No one is building affordable housing.
A specific example of a building project in London. Renters are being evicted to build new housing that is extremely expensive, and the property developers are breaking/skirting the rules on affordable housing.
give the Councils the ability to build new houses and rent them out. Impose a ban on councils selling land to private developers.
Zone some mid-level 5 or 6 over 1s and green spaces in areas with rail access to nearer "big" cities. And if there's no rail access... lay more fucking track
Watched it last night, great video.
Here's another vid on the topic, also from a Brit-centric PoV (most of the problems of British housing are also present in Irish housing):
https://www.youtube.com/watch?v=4ZxzBcxB7Zc
The root of the issue comes from treating housing as investment instead of the critically-important long-term consumable it really is.
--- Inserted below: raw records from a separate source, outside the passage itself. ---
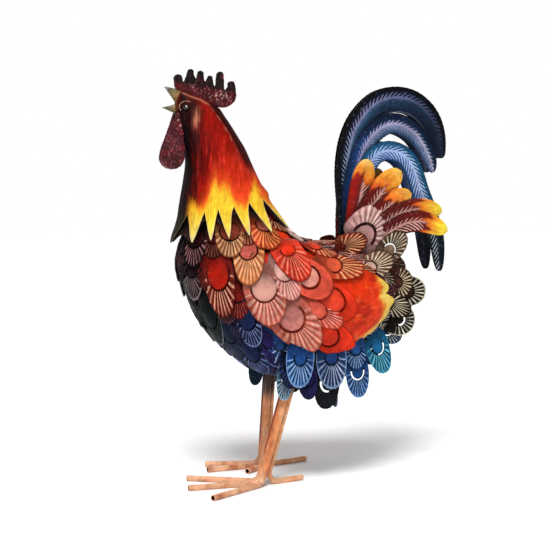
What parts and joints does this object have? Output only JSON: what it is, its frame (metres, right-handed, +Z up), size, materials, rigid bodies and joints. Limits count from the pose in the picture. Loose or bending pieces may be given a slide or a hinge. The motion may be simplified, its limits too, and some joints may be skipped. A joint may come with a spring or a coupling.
{
  "type": "sheet metal rooster sculpture",
  "caption": "Standing rooster built of painted sheet-metal feathers on a shell, with a plate comb, open beak, arched tail and bundled tube legs with splayed toes.",
  "frame": {"origin": "centre of the bounding box in plan, on the ground under the toes", "axes": "-X where the beak points, -Y the bird's left side, +Z up"},
  "size_m": [0.3399, 0.1701, 0.463],
  "materials": {
    "body": "gloss varnished, brushed enamel in maroon, tan, navy and blue",
    "neck": "gloss varnished, brushed red running into yellow points",
    "comb_and_wattles": "hammered, dark maroon gloss",
    "beak": "satin ochre brown",
    "eyes": "black glossy bead",
    "wings": "gloss varnished orange red with yellow hem",
    "tail_sickles": "gloss varnished navy and blue with pale barbs",
    "tail_coverts": "gloss varnished dark red with yellow tips",
    "rump_feathers": "gloss varnished brown and pink with cream ribs",
    "lower_feathers": "gloss varnished blue with light blue ribs",
    "leg_tubes": "satin copper tan lacquer with dark grooves"
  },
  "bodies": {
    "root": {"body_shell": "body", "comb": "comb_and_wattles", "left_covert_1": "tail_coverts", "left_covert_2": "tail_coverts", "left_covert_3": "tail_coverts", "left_covert_4": "tail_coverts", "left_covert_5": "tail_coverts", "left_eye": "eyes", "left_leg_hind_toe": "leg_tubes", "left_leg_inner_toe": "leg_tubes", "left_leg_middle_toe": "leg_tubes", "left_leg_outer_toe": "leg_tubes", "left_lower_feather_1": "lower_feathers", "left_lower_feather_2": "lower_feathers", "left_lower_feather_3": "lower_feathers", "left_lower_feather_4": "lower_feathers", "left_lower_feather_5": "lower_feathers", "left_rump_feather_1": "rump_feathers", "left_rump_feather_2": "rump_feathers", "left_rump_feather_3": "rump_feathers", "left_rump_feather_4": "rump_feathers", "left_sickle_1": "tail_sickles", "left_sickle_2": "tail_sickles", "left_sickle_3": "tail_sickles", "left_wattle": "comb_and_wattles", "left_wing": "wings", "lower_beak": "beak", "neck_and_hackle_cape": "neck", "right_covert_1": "tail_coverts", "right_covert_2": "tail_coverts", "right_covert_3": "tail_coverts", "right_covert_4": "tail_coverts", "right_covert_5": "tail_coverts", "right_eye": "eyes", "right_leg_hind_toe": "leg_tubes", "right_leg_inner_toe": "leg_tubes", "right_leg_middle_toe": "leg_tubes", "right_leg_outer_toe": "leg_tubes", "right_lower_feather_1": "lower_feathers", "right_lower_feather_2": "lower_feathers", "right_lower_feather_3": "lower_feathers", "right_lower_feather_4": "lower_feathers", "right_lower_feather_5": "lower_feathers", "right_rump_feather_1": "rump_feathers", "right_rump_feather_2": "rump_feathers", "right_rump_feather_3": "rump_feathers", "right_rump_feather_4": "rump_feathers", "right_sickle_1": "tail_sickles", "right_sickle_2": "tail_sickles", "right_sickle_3": "tail_sickles", "right_wattle": "comb_and_wattles", "right_wing": "wings", "upper_beak": "beak", "vent_feather": "lower_feathers"}
  },
  "joints": []
}
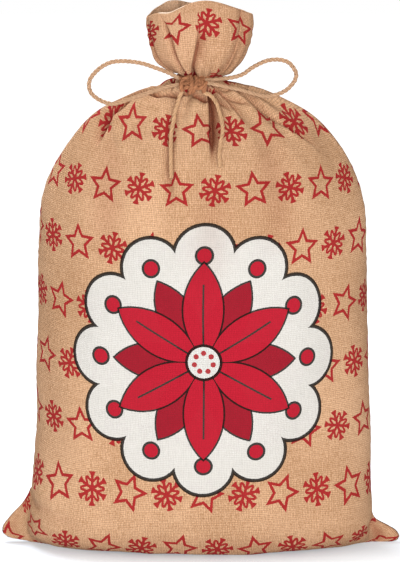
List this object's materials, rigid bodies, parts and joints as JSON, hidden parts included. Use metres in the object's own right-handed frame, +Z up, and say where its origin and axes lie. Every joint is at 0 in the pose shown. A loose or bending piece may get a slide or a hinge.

The special inertia on the real estate market, and the fact housing is pretty much the single most important priority spending slot for mostly everyone, mean it acts as the last funnel for mal-investment (misallocated capital excess). Meaning it acts as the ultimate financial refuge of bailout-ees and bankrupted states. There's a simple solution to that: raising interest rates, but the obvious conflict of interest makes it near-impossible to use. All those super-luxury housing developments should turn into losses to all those involved. The high-end projects should crash and burn, the banks leveraging those should go bankrupt, if there was any decency and justice in this world.
I've also proposed a buildable-land preemption mechanism for owner-occupiers who want to build their own home, and some form of assistance or streamlining with the conception, planning and preparation of sites, but that's a lot more complex to pull off than most polities are willing to invest efforts in.
The tragedy is that damage has already accumulated over decades, so we will have to pull through most of it regardless of what measures are taken now ("no easy way out").